NASHVILLE, Tenn. – Cancer was considered a disease that primarily
struck women and Anglo-Americans at the beginning of the 20th century.
By 1999, it appeared to have crossed the color and sex lines to become
ever more deadly to men and minorities.
Was this perception real, or a measure of changing social attitudes about sex, race and disease?
On
Wednesday, Feb. 18, professor Keith Wailoo of the history department at
Rutgers University will explore those issues during a lecture sponsored
by the Robert Penn Warren Center for the Humanities at Vanderbilt
University.
The 1 p.m. lecture in Room C-2209 of the Medical
Center North building at Vanderbilt University Medical Center is free
and open to the public.
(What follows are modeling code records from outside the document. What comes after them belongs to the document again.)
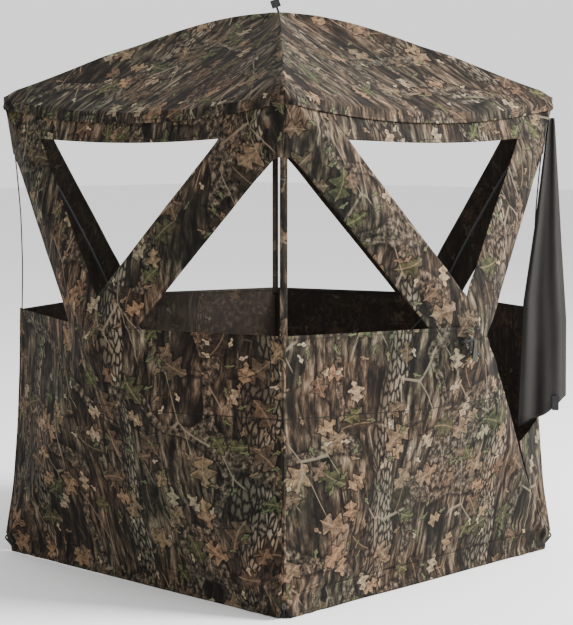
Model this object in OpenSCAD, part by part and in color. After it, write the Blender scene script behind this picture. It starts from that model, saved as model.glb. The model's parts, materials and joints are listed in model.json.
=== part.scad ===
// Pop up ground blind: a four-sided hub blind with five pop-out faces.
// The origin is on the ground at the middle of the floor, +Z up, and the front wall faces -Y.
// Each wall has a hub, four poles that pivot in it, and fabric panels that hinge on the
// wall's edges. Pushing the hub through the plane of the wall folds that wall inwards.

/* [Overall] */
// Width of each wall, measured between the corner lines
side = 1470; // [1300:10:1600]
// Height of the eave line, where the roof meets the walls
eave_z = 1740; // [1650:10:1800]
// Height of the wall hubs
hub_z = 887; // [860:1:910]
// Height of the point that the lower wall poles aim at
foot_z = 30; // [26:1:34]
// How far the middle of a wall hub stands out from the plane of its corners
wall_pop = 200; // [180:1:220]
// How far the middle of the roof hub stands above the eave line
roof_pop = 300; // [280:1:320]

/* [Fabric] */
// Thickness of the fabric with its coating
cloth_t = 2; // [1.5:0.5:3]
// Distance from a pole's centre line to the inner face of the fabric over it
cloth_off = 9; // [8:1:12]
// Height of the window sill
sill_z = 937; // [930:1:945]
// Height of the cloth left in place below the open door
door_foot_z = 455; // [430:5:460]
// Height of the skirt that stands on the ground
skirt_h = 80; // [60:5:80]
// How far the corner edges are drawn in, along X and along Y
corner_inset = 45; // [35:1:50]
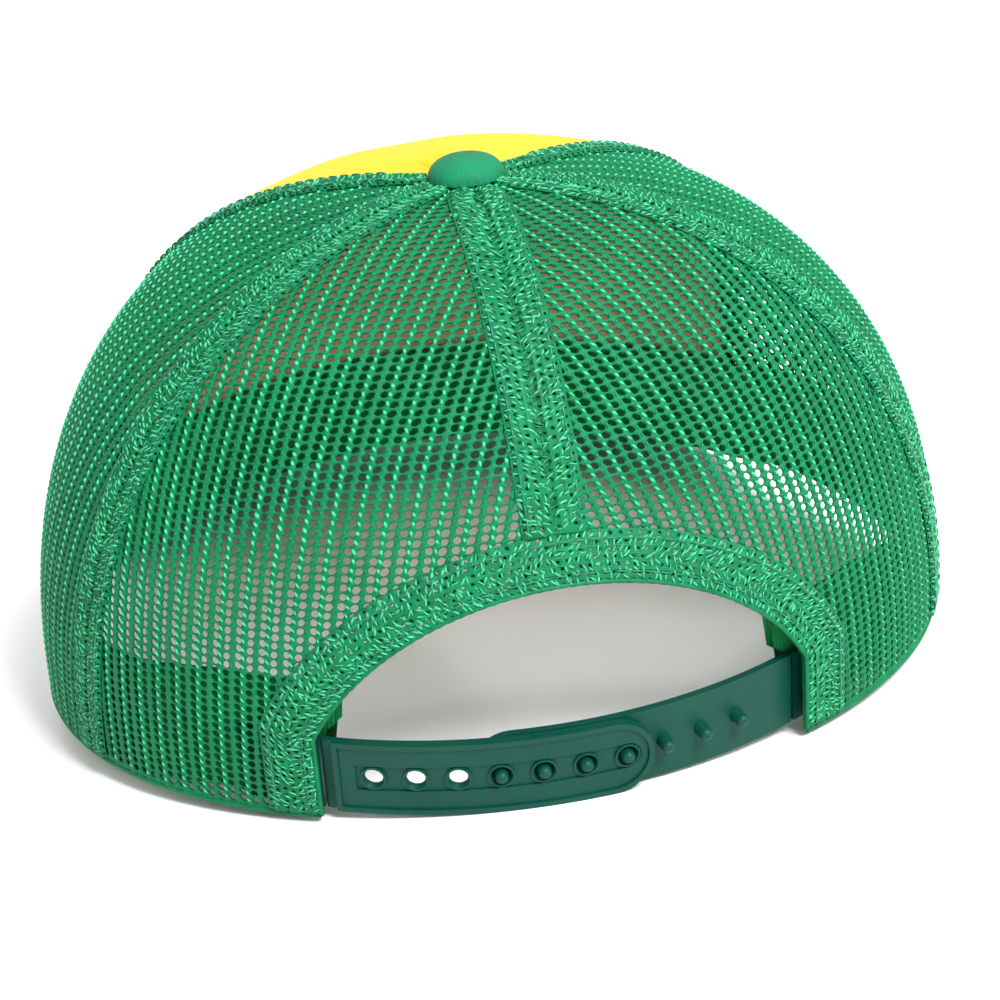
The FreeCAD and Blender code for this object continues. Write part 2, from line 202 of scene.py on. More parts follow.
class Cloth:
    """Flat measures on the crown: across is the way round it from the piece's middle line, up is
    the way up that line."""

    def __init__(self, middle, half_range):
        self.rises = np.linspace(0.0, 89.0, 179)
        azimuths = middle + np.linspace(-half_range, half_range, 161)
        grid = crown(azimuths[None, :], self.rises[:, None])
        steps = np.linalg.norm(np.diff(grid, axis=1), axis=2)
        round_it = np.concatenate((np.zeros((len(grid), 1)), np.cumsum(steps, axis=1)), axis=1)
        round_it -= round_it[:, [80]]
        climb = np.linalg.norm(np.diff(grid[:, 80], axis=0), axis=1)
        self.up = np.concatenate(((0.0,), np.cumsum(climb)))
        self.reach = float(np.abs(round_it).max())
        self.places = np.linspace(-self.reach, self.reach, 801)
        self.turns = np.array([np.interp(self.places, row, azimuths) for row in round_it])

    def at(self, across, up):
        across, up = np.broadcast_arrays(across, up)
        rise = np.interp(up, self.up, self.rises)
        row = np.clip(np.interp(up, self.up, np.arange(len(self.up))), 0, len(self.up) - 1.001)
        column = np.clip((across + self.reach) / (2 * self.reach) * 800, 0, 799.999)
        r, c = row.astype(int), column.astype(int)
        fr, fc = row - r, column - c
        t = self.turns
        low = t[r, c] * (1 - fc) + t[r, c + 1] * fc
        high = t[r + 1, c] * (1 - fc) + t[r + 1, c + 1] * fc
        return low * (1 - fr) + high * fr, rise

    def surface(self, across, up, depth):
        azimuth, rise = self.at(across, up)
        return crown(azimuth, rise, depth)


class Band:
    """Flat measures on a seam band: across it from the seam, between its edges, and up along it."""

    def __init__(self, seam, low_height, edges=(-BAND_HALF, BAND_HALF)):
        self.seam, self.edges = seam, edges
        low = float(rise_at(seam[1], low_height))
        self.rises = np.linspace(low, BAND_TOP, 400)
        line = crown(seam_azimuth(seam, self.rises), self.rises)
        self.up = np.concatenate(((0.0,), np.cumsum(np.linalg.norm(np.diff(line, axis=0), axis=1))))
        self.length = float(self.up[-1])

    def half_angle(self, rise):
        point = crown(seam_azimuth(self.seam, rise), rise)
        back = BUTTON_SET_BACK * (1 - point[..., 2] / CROWN_HEIGHT)
        radius = np.hypot(point[..., 0], point[..., 1] + back)
        return np.minimum(np.degrees(np.arctan2(BAND_HALF, radius)), BAND_ROOM)

    def surface(self, across, up, depth):
        across, up, depth = np.broadcast_arrays(across, up, depth)
        rise = np.interp(up, self.up, self.rises)
        azimuth = seam_azimuth(self.seam, rise) + across / BAND_HALF * self.half_angle(rise)
        groove = 1.0 * np.exp(-((across - sum(self.edges) / 2) / 0.7) ** 2)
        to_edge = np.minimum(across - self.edges[0], self.edges[1] - across)
        shoulder = 0.8 * (1 - ease(to_edge / 1.1))
        raised = BAND_THICKNESS * (1 - np.maximum(groove, shoulder))
        return crown(azimuth, rise, np.minimum(depth - raised, -LAYER_GAP + 0 * depth))


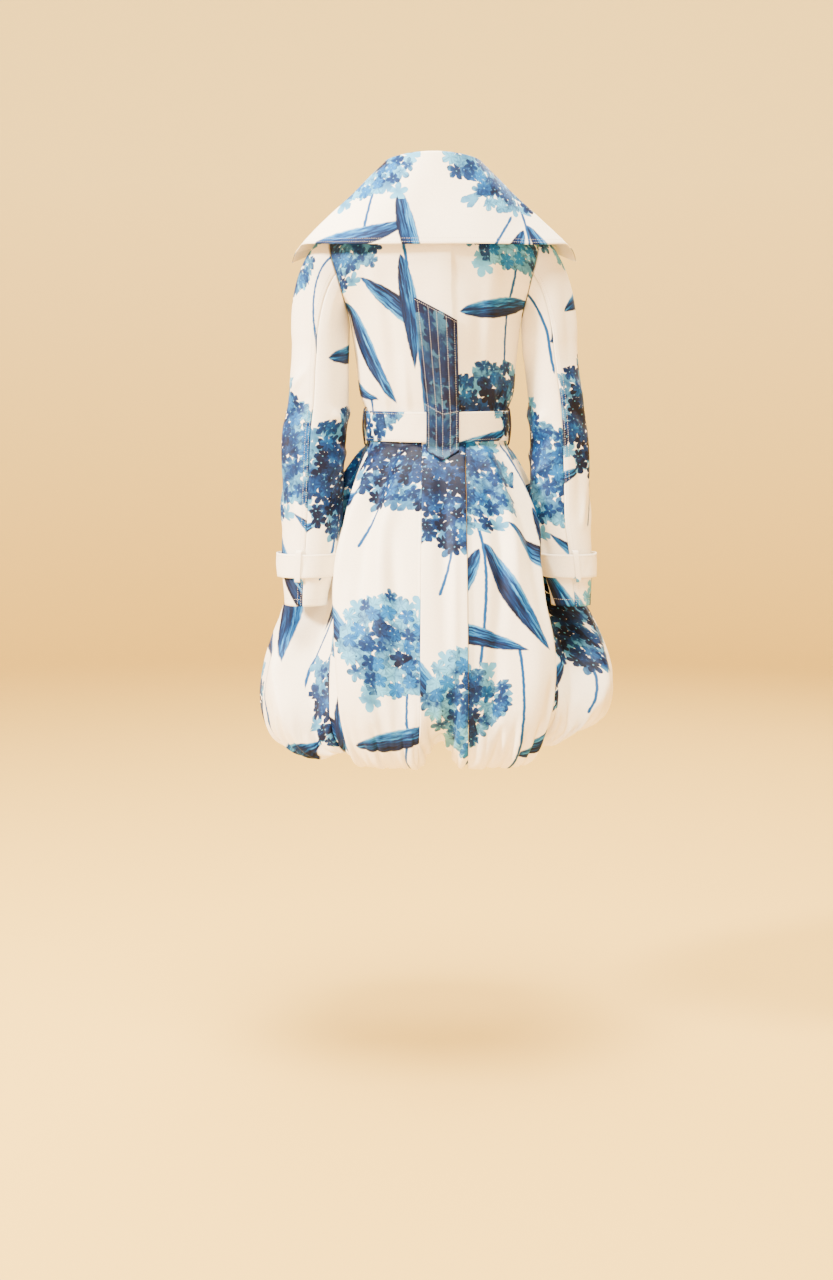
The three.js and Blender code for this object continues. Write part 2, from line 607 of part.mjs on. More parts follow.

It is titled "How Cancer Crossed the Color
Line: The Strange Career of Race and Disease in America."
"This
lecture offers an overview of this history, along with an exploration
and analysis of how this transformation occurred and what this strange
history reveals about race, ethnicity, disease and risk in America,"
Wailoo said.
The lecture by Wailoo is sponsored by the
2003/2004 Fellows Program at the Robert Penn Warren Center for the
Humanities, which is examining the theme "Medicine, Health and
Society."
Wailoo is the author of Dying in the City of the Blues: Sickle Cell Anemia and the Politics of Race and Health.